The science supports him. Psychologist James Pennebaker at the University of Texas has spent decades researching what he calls expressive writing. His protocol is simple: write about stressful or traumatic experiences for 15–20 minutes per session, over four consecutive days. Meta-analyses of over 100 studies show measurable improvements in both physical and mental health outcomes.
Kets de Vries tells his executive students the same practice: “Have a journal, write things down. Even though you have a very busy life, try to spend 15 minutes a day to write about your experiences.”
His advice on grief runs counter to the usual platitudes.
“You will never get over it. It’s always going to be there. But I think you have to acknowledge it. You can actually talk about it.”
The healthier path also involves gratitude and helping the next generation, which psychologists call generativity.
“I am very lucky that I am in education. I am not selling sugared water, or whatever you might call it. I deal with many young people, and it is very constructive.”

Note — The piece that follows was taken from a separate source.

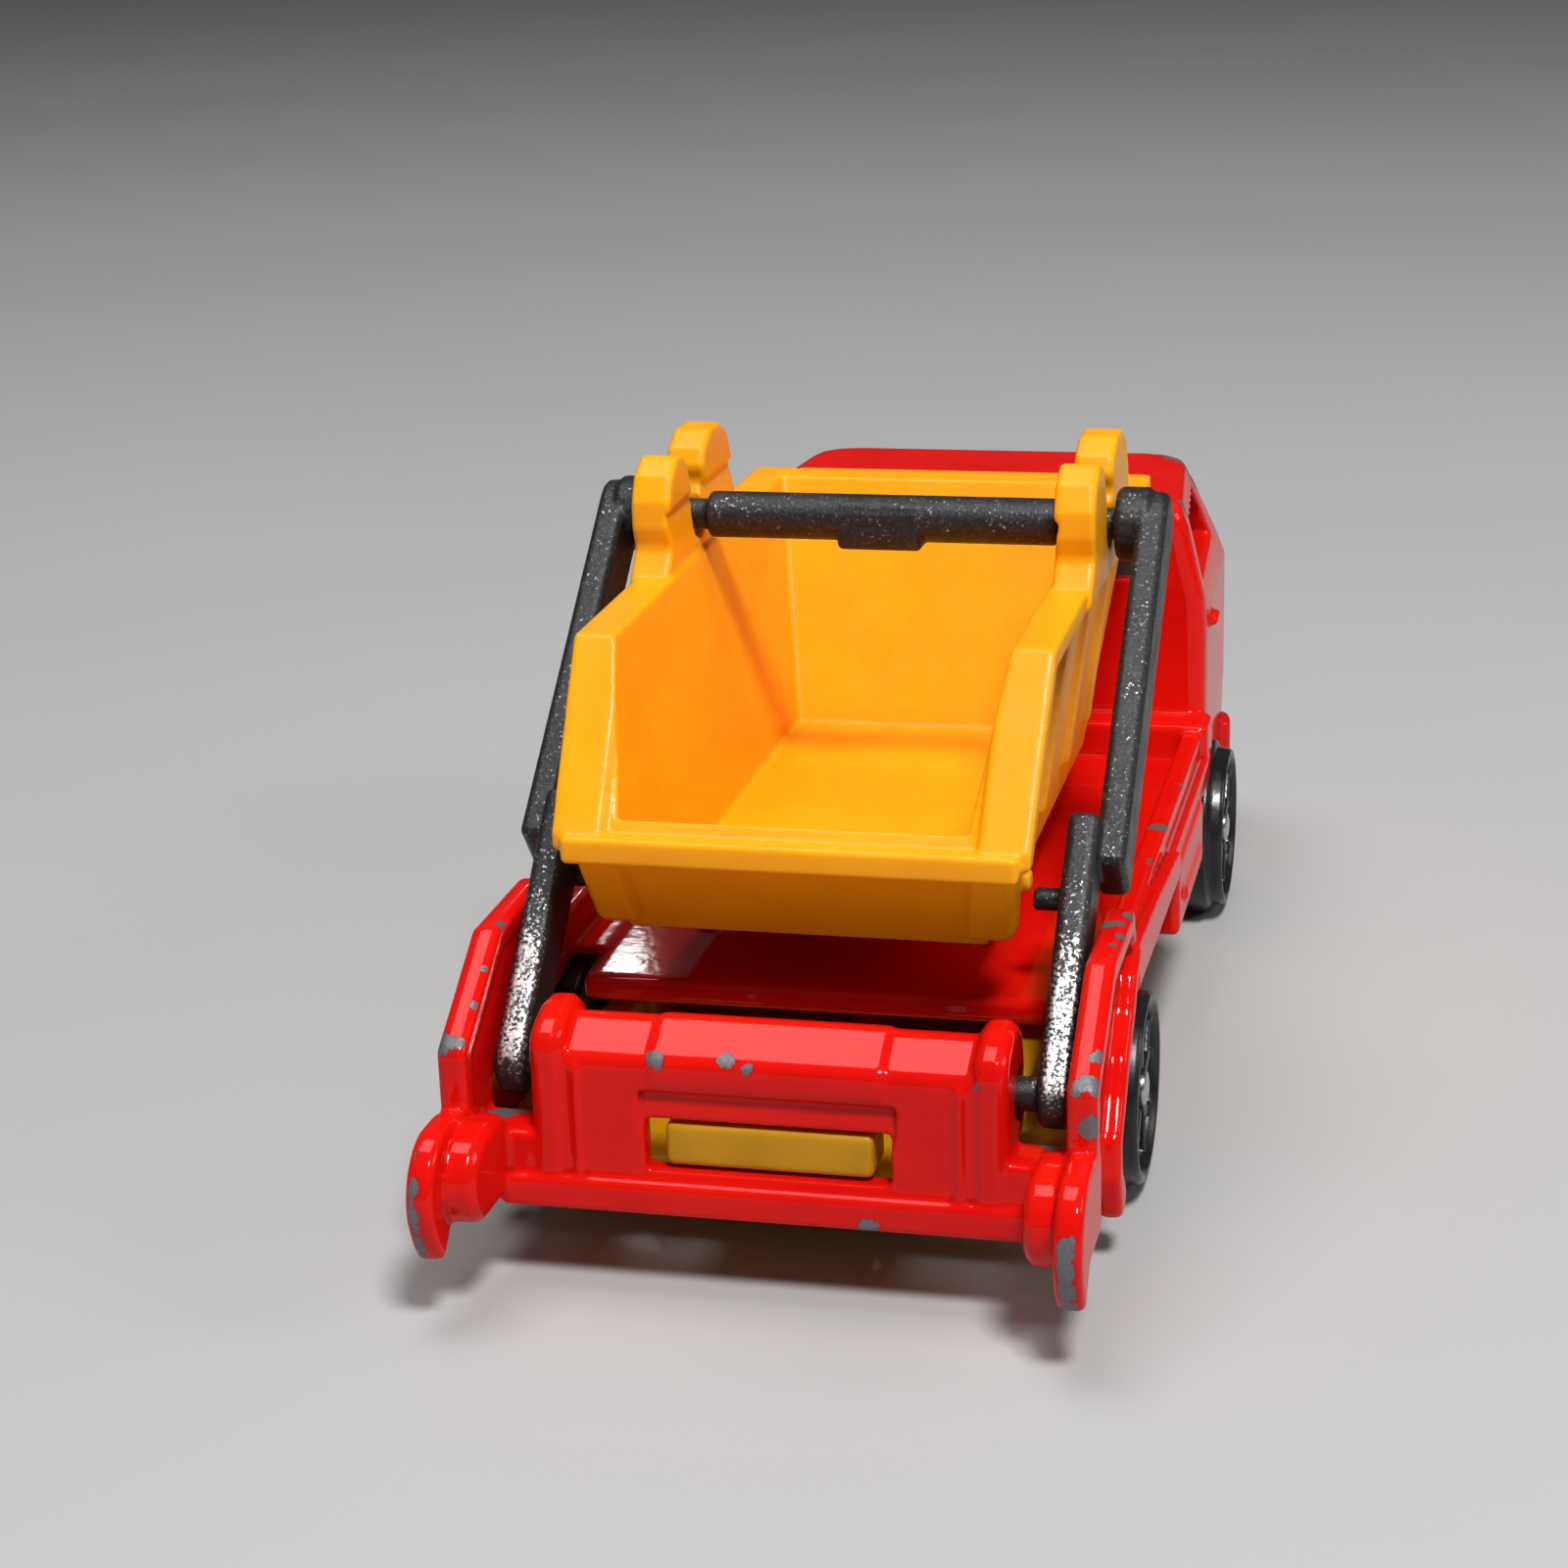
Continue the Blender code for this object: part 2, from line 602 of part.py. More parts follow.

The Investment Nobody Talks About
Ask Kets de Vries what advice he’d give young people, and he doesn’t mention networking strategies or career optimization. His answer is stark:
“They should pay attention to friendships. I think the quality of the relationships with people close to you will very much determine the quality of the rest of your life. Don’t ignore it by choosing the defense of busyness or whatever because that’s the best investment you can make.”
“You don’t need so many friends,” he continues, though he acknowledges his own circle spans the globe. The emphasis is on quality, not quantity. It is quality relationships that will sustain you through the losses that are an inevitable part of life.